C'est d'abord une expérience que j'entends mettre au service de cette institution. Actuellement président de chambre à la Cour des comptes où j'exerce les fonctions de rapporteur général, j'ai consacré toute ma vie au service public et en particulier au monde de la culture et de la communication. J'étais tout jeune conseiller au cabinet du ministre de la culture et de la communication lorsqu'a été élaborée, avec Michel Boyon - plus tard président de Radio France puis président du CSA - et le regretté Xavier Gouyou-Beauchamps, la grande loi du 30 septembre 1986 sur la liberté de communication, dite loi Léotard, qui, aujourd'hui encore, fixe le cadre général applicable au champ audiovisuel. J'ai vécu en direct ce moment de bascule pour l'audiovisuel et pour les Français, marqué par la fin d'un quasi-monopole public.
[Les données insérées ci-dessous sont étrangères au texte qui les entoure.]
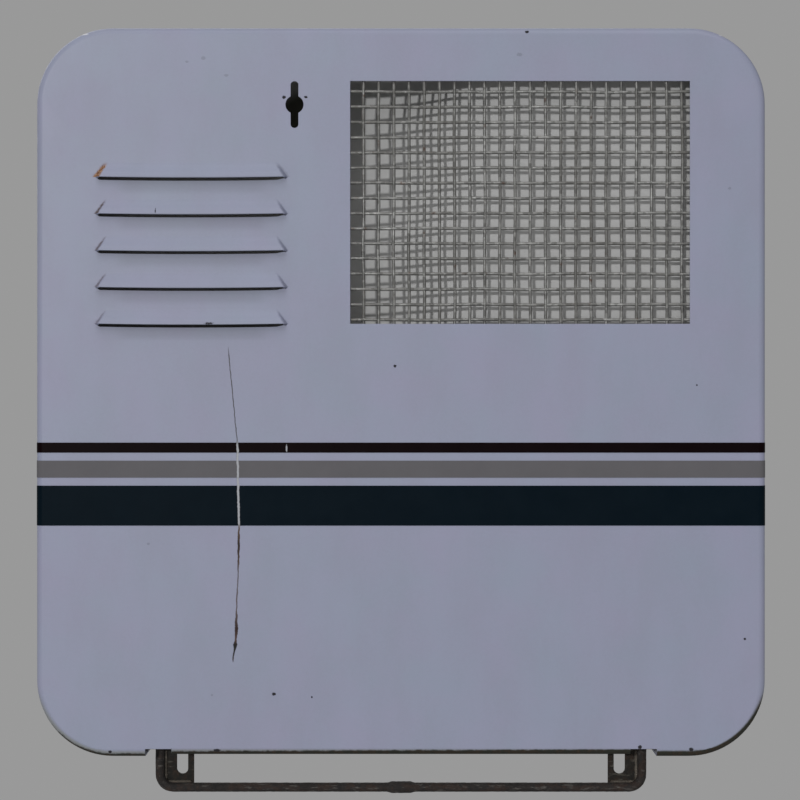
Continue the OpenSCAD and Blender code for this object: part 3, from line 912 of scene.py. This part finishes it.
def make_paint(effects):
    """Old white enamel: faint blotches, dark chips, the long scratch, and rust at edges and ends, with
    painted shadow below the slits, painted shade on the right creases and lower edge, and painted highlights
    on the lower bend and top corners.
    """
    material, tree, shader, position = new_material("white_enamel")
    blotch = noise_at(tree, position, 0.035, 3.0, 0.6)
    colour = ramp(tree, blotch, [(0.3, ENAMEL_COOL), (0.7, ENAMEL_WARM)]).outputs["Color"]
    grime = use_group(tree, effects["grime"], Position=position, Amount=0.12)["Mask"]
    colour = mix_colour(tree, grime, colour, (0.2, 0.2, 0.22, 1))
    scuffs = fade(tree, noise_at(tree, position, 0.55, 6.0, 0.75), 0.76, 0.69)
    colour = mix_colour(tree, calc(tree, "MULTIPLY", scuffs, 0.3), colour, (0.16, 0.16, 0.17, 1))

    # Painted shadow: a darker bluish band under each louvre's slit.
    shadow_below_slits = calc(tree, "MULTIPLY", painted_shadow_below_slits(tree, position), 0.21)
    colour = mix_colour(tree, shadow_below_slits, colour, (0.15, 0.155, 0.19, 1))

    rust = use_group(tree, effects["rust"], Position=position, Amount=0.5, Grain=0.3)
    # This lower-edge mask carries real dirt and also painted shade where the bend faces down.
    dirt = underside_dirt_and_shade(tree, position)
    right_crease_shade, turns = louvre_crease(tree, position, 1)
    left_rust, turns = louvre_crease(tree, position, -1)
    left_rust = calc(tree, "MULTIPLY", left_rust, calc(tree, "MULTIPLY_ADD", turns, -0.16, 1.0))
    # Painted shade: darker grey along the creases at the hoods' right ends.
    colour = mix_colour(tree, calc(tree, "MULTIPLY", right_crease_shade, 0.3), colour, (0.1, 0.1, 0.13, 1))
    top_louvre = fade(tree, turns, 0.0, 0.3)
    flecks = fade(tree, noise_at(tree, position, 1.1, 4.0, 0.7), 0.62, 0.42)
    orange = mix_colour(tree, flecks, (0.18, 0.08, 0.035, 1), (0.42, 0.25, 0.15, 1))
    orange = mix_colour(tree, top_louvre, (0.085, 0.05, 0.03, 1), orange)
    colour = mix_colour(tree, left_rust, colour, orange)
    # Painted highlight: a yellow-grey tone where the lower bend's curve faces down.
    lower_bend_highlight = calc(tree, "MULTIPLY", fade(tree, facing_of(tree)["Z"], -0.4, -0.05),
                    fade(tree, axes_of(tree, position)["Z"], 30.0, 40.0))
    colour = mix_colour(tree, calc(tree, "MULTIPLY", lower_bend_highlight, 0.6), colour, (0.27, 0.28, 0.23, 1))
    # Wet dirt and rust, darkened further as painted shade on the downward-facing lower edge.
    wet_dirt_and_shade = mix_colour(tree, calc(tree, "MULTIPLY", rust["Mask"], 0.2), (0.028, 0.029, 0.021, 1),
                          rust["Colour"])
    colour = mix_colour(tree, dirt, colour, wet_dirt_and_shade)

    faint = calc(tree, "MULTIPLY", chips(tree, effects, position, FAINT_CHIPS), 0.35)
    colour = mix_colour(tree, faint, colour, (0.12, 0.13, 0.16, 1))
    # Dark chips, with one painted shade spot at the dented lip of the lowest louvre.
    dark = chips(tree, effects, position, DARK_CHIPS_AND_DENT_SHADE)
    colour = mix_colour(tree, dark, colour, (0.022, 0.02, 0.024, 1))
    # Bright spots: painted glints on the top corners' bends, and a bare chip.
    bright = chips(tree, effects, position, BRIGHT_CHIPS_AND_GLINTS)
    colour = mix_colour(tree, bright, colour, (0.62, 0.63, 0.68, 1))
    scratch = use_group(tree, effects["scratch"], Position=position)
    colour = mix_colour(tree, scratch["Mask"], colour, scratch["Colour"])
    tree.links.new(colour, shader.inputs["Base Color"])

    shader.inputs["Specular IOR Level"].default_value = 0.35
    rough_spots = largest(tree, [dark, dirt, left_rust, scratch["Mask"]])
    dulled = calc(tree, "MULTIPLY_ADD", blotch, 0.1, 0.38)
    tree.links.new(calc(tree, "MULTIPLY_ADD", rough_spots, 0.35, dulled), shader.inputs["Roughness"])
    skin = use_group(tree, effects["skin"], Position=position, Peel=0.01, Wave=0.04)["Height"]
    sunk = calc(tree, "MULTIPLY", largest(tree, [dark, scratch["Mask"]]), -0.12)
    bump(tree, shader, calc(tree, "ADD", skin, sunk), 1.0)
    return material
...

Depuis lors, le paysage s'est totalement métamorphosé ; par les différentes fonctions que j'occupe, par les différentes missions que les gouvernements successifs ont bien voulu me confier, j'ai eu la chance de pouvoir suivre en « spectateur engagé », pour reprendre la belle formule de Raymond Aron, cette extraordinaire évolution. J'en ai pris la mesure tout particulièrement aux côtés du président Jacques Chirac, auprès de qui j'ai suivi pendant cinq années en qualité de conseiller les questions d'éducation, de culture et de communication. J'ai vécu, entre autres, l'émergence de la télévision numérique terrestre, combat difficile où nous nous sommes heurtés à l'opposition des opérateurs historiques, et que nous avons pu mener à bien grâce notamment à la ténacité du président du CSA de l'époque, Dominique Baudis. Cela a transformé le rapport des Français avec la télévision. J'ai aussi accompagné la genèse et le lancement de France 24, qu'on appelait à l'époque la « CNN à la française ». J'ai vécu le formidable combat pour la reconnaissance de l'exception culturelle. J'ai participé, en 2017 et 2018, avec mon ami Marc Tessier, ancien président de France Télévisions, aux réflexions sur l'évolution de notre audiovisuel public.
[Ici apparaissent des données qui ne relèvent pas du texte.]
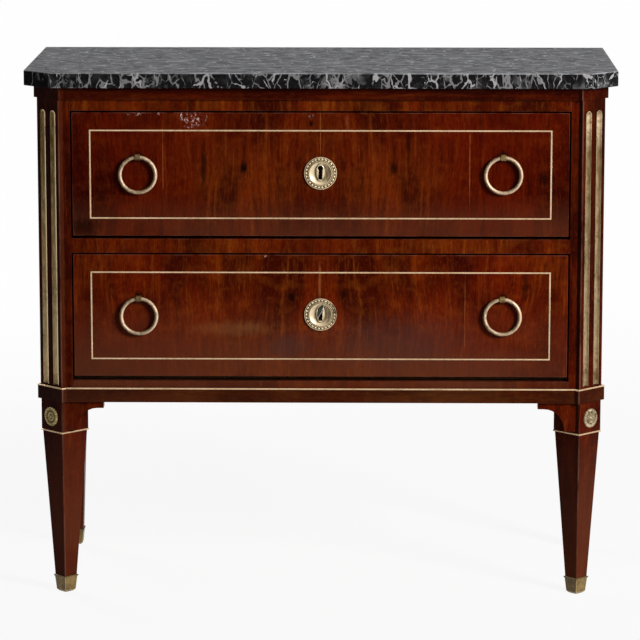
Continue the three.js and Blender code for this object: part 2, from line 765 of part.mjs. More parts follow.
// Drawer front, with its string groove, keyhole, lock mortise, shank holes and bottom groove
function faceGeometry() {
  const width = faceX + faceX - FACE_ARRIS - FACE_ARRIS;
  const height = faceHeadZ - faceFootZ - FACE_ARRIS - FACE_ARRIS;
  const outline = shapeOf([
    [-width / 2, -height / 2],
    [width / 2, -height / 2],
    [width / 2, height / 2],
    [-width / 2, height / 2],
  ]);
  const boards = new THREE.ExtrudeGeometry(outline, {
    depth: FACE_THICKNESS - FACE_ARRIS - FACE_ARRIS,
    bevelThickness: FACE_ARRIS,
    bevelSize: FACE_ARRIS,
    bevelSegments: 1,
  });
  boards.rotateX(Math.PI / 2).translate(0, FACE_THICKNESS - FACE_ARRIS, faceMiddleZ);
  const lockX = LOCK_WIDTH / 2 + SEAT;
  const shankX = EYE_WIDTH / 2 + SEAT;
  const shankZ = SHANK_HEIGHT / 2 + SEAT;
  const grooveX = faceX - DRAWER_SIDE + DRAWER_GROOVE;
  const cutters = [
    stringFrame(SEAT, -OVERRUN, STRING_DEPTH + SEAT),
    reach(keyholeShape(), -OVERRUN, FACE_THICKNESS + OVERRUN).translate(0, 0, keyholeZ),
    block(
      [-lockX, lockY - SEAT, lockFootZ - SEAT],
      [lockX, FACE_THICKNESS + OVERRUN, lockHeadZ + SEAT],
    ),
    boltSpace(BOLT_PLAY, lockHeadZ, faceHeadZ + OVERRUN),
    block(
      [-grooveX, FACE_THICKNESS - DRAWER_GROOVE - SEAT, drawerBottomZ - SEAT],
      [grooveX, FACE_THICKNESS + OVERRUN, drawerBottomZ + DRAWER_BOTTOM + SEAT],
    ),
  ];
  [-1, 1].forEach((side) => {
    cutters.push(
      block(
        [side * pullX - shankX, -OVERRUN, pivotZ - shankZ],
        [side * pullX + shankX, SHANK_LENGTH + SEAT, pivotZ + shankZ],
      ),
    );
  });
  return cut(boards, ...cutters);
}

// A drawer side seen from the front, with the groove for the drawer's bottom
function drawerSideGeometry(side) {
  const inner = faceX - DRAWER_SIDE;
  const grooveX = inner + DRAWER_GROOVE + SEAT;
  const outline = [
    [faceX, RUN],
    [faceX, drawerSideTopZ],
    [inner, drawerSideTopZ],
    [inner, drawerBottomZ + DRAWER_BOTTOM + SEAT],
    [grooveX, drawerBottomZ + DRAWER_BOTTOM + SEAT],
    [grooveX, drawerBottomZ - SEAT],
    [inner, drawerBottomZ - SEAT],
    [inner, RUN],
  ];
  const shape = shapeOf(outline.map(([x, z]) => [side * x, z]));
  return reach(shape, FACE_THICKNESS + SEAT, drawerLength);
}

// Lock case: a thin box with the keyhole in its front wall and the bolt's slot in its head
function lockCaseGeometry() {
  const x = LOCK_WIDTH / 2;
  const box = block([-x, lockY, lockFootZ], [x, FACE_THICKNESS, lockHeadZ]);
  const keySpace = reach(keyholeShape(), lockY - OVERRUN, FACE_THICKNESS - LOCK_WALL);
  return cut(
    box,
    keySpace.translate(0, 0, keyholeZ),
    boltSpace(BOLT_PLAY, boltFootZ - BOLT_PLAY, lockHeadZ + OVERRUN),
  );
}

// Ring pull: an eye with its shank, and the ring that hangs in it
function eyeGeometry() {
  const round = (radius, width) =>
    new THREE.CylinderGeometry(radius, radius, width, EYE_STEPS).rotateZ(Math.PI / 2);
  const eye = round(EYE_OUTER, EYE_WIDTH);
  const shank = block(
    [-EYE_WIDTH / 2, 0, -SHANK_HEIGHT / 2],
    [EYE_WIDTH / 2, PIVOT_OUT + SHANK_LENGTH, SHANK_HEIGHT / 2],
  );
  return cut(join(eye, shank), round(EYE_BORE, EYE_WIDTH + OVERRUN));
}

const ringGeometry = () =>
  new THREE.TorusGeometry(RING_RADIUS, RING_WIRE, RING_SIDES, RING_STEPS).rotateX(Math.PI / 2);

// One drawer with everything on it
function drawer(name, sill) {
  const box = groupAt(chest, [0, frontY, sill]);
  piece(box, name + "_drawer_front", faceGeometry(), mahogany());
  piece(box, name + "_drawer_string", stringFrame(0, 0, STRING_DEPTH), brass());
  piece(box, name + "_drawer_side_left", drawerSideGeometry(-1), pine());
  piece(box, name + "_drawer_side_right", drawerSideGeometry(1), pine());

  const innerX = faceX - DRAWER_SIDE - SEAT;
  const backFoot = drawerBottomZ + DRAWER_BOTTOM + SEAT;
  const back = block(
    [-innerX, drawerLength - DRAWER_BACK, backFoot],
    [innerX, drawerLength, drawerSideTopZ],
  );
  piece(box, name + "_drawer_back", back, pine());

  const bottomX = faceX - DRAWER_SIDE + DRAWER_GROOVE;
  const bottom = block(
    [-bottomX, FACE_THICKNESS - DRAWER_GROOVE, drawerBottomZ],
    [bottomX, drawerLength, drawerBottomZ + DRAWER_BOTTOM],
  );
  const frontTabX = bottomX - SEAT;
  const tabs = [-1, 1].map((side) =>
    block(
      [side * frontTabX, -OVERRUN, -OVERRUN],
      [side * faceX, FACE_THICKNESS + SEAT + SEAT, drawerBottomZ + DRAWER_BOTTOM + OVERRUN],
    ),
  );
  piece(box, name + "_drawer_bottom", cut(bottom, ...tabs), pine());

  piece(box, name + "_escutcheon", escutcheonGeometry(), brass(), [0, -SEAT, escutcheonZ]);
  piece(box, name + "_lock_case", lockCaseGeometry(), iron());
  piece(box, name + "_lock_bolt", boltSpace(0, boltFootZ, boltHeadZ), iron());

  [-1, 1].forEach((side) => {
    const hand = side < 0 ? "left" : "right";
    const pivot = [side * pullX, -PIVOT_OUT, pivotZ];
    piece(box, name + "_pull_eye_" + hand, eyeGeometry(), brass(), pivot);
    const hang = [side * pullX, -PIVOT_OUT, pivotZ - RING_RADIUS];
    piece(box, name + "_ring_" + hand, ringGeometry(), brass(), hang);
  });
}
drawer("upper", upperSill);
drawer("lower", lowerSill);

export default chest;
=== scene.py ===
# %% [markdown]
# # A commode chest, finished in Blender
# The chest has two drawers under a marble slab. Its corner posts are set corner-on to the front,
# with brass-lined flutes, and its legs taper to brass feet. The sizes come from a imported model,
# which stays as it is. This lesson gives each piece its surface: French-polished mahogany veneer,
# old brass, veined marble, bare pine and iron.

import json
import math

import bmesh
import bpy
from mathutils import Matrix, Vector

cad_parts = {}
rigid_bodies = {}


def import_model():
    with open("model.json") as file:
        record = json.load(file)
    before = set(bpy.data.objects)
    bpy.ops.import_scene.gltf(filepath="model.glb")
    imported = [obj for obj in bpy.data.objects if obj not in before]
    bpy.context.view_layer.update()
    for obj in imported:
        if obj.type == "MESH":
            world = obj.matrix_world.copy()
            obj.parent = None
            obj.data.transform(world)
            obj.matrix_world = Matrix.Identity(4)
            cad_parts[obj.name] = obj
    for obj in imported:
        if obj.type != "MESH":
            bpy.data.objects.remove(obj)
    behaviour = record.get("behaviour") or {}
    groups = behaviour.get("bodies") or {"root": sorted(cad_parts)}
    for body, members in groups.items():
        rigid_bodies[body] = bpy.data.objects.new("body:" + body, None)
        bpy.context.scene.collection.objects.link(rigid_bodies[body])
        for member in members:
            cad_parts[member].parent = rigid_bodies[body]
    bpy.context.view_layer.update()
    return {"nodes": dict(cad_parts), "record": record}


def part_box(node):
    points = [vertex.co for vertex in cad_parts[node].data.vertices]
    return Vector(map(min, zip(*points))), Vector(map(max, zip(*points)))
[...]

Je pense avoir acquis aujourd'hui une bonne connaissance des acteurs et des problématiques de l'univers des médias audiovisuels, mais aussi de la presse écrite et de tous ces créateurs qui font la vitalité de notre vie culturelle et participent au rayonnement de notre pays dans le monde.

Par ailleurs, mon parcours m'a conduit à deux reprises à me confronter à l'exercice singulier de la régulation : dans l'univers du cinéma d'abord, en qualité de médiateur du cinéma pendant six ans ; dans le domaine de la presse écrite ensuite, en qualité de président de l'Autorité de régulation de la distribution de la presse. Cette double expérience m'a appris que la régulation est un art subtil, exigeant un équilibre permanent entre le droit et les acteurs pour préserver les principes essentiels posées par le législateur ; un art qui exige capacité d'écoute, diplomatie, impartialité, équité dans la décision, sens de l'intérêt général ; un art qui exige aussi souvent du courage.

Enfin, avec les différentes responsabilités que j'ai eues à la Ville de Paris, à la direction générale de la Comédie française, comme président du conseil d'administration de la Cité de la musique ou comme administrateur de France Médias Monde, je pense avoir acquis une solide expérience de la gestion publique et de l'animation d'une équipe de collaborateurs. Mes années passées comme magistrat de la Cour des comptes, outre l'exigence d'indépendance et de neutralité qui s'attache à ces fonctions, n'ont fait que renforcer cette expérience, mais aussi conforter une conviction que j'ai chevillée au corps : la délibération collective, la collégialité ne peuvent qu'enrichir le processus de décision. C'est donc fort de ces expériences diversifiées et d'un attachement profond aux valeurs républicaines, que je souhaite aujourd'hui m'engager dans cette nouvelle mission. Je le fais en pleine conscience des évolutions, voire de la révolution qui est à l'oeuvre aujourd'hui dans le secteur.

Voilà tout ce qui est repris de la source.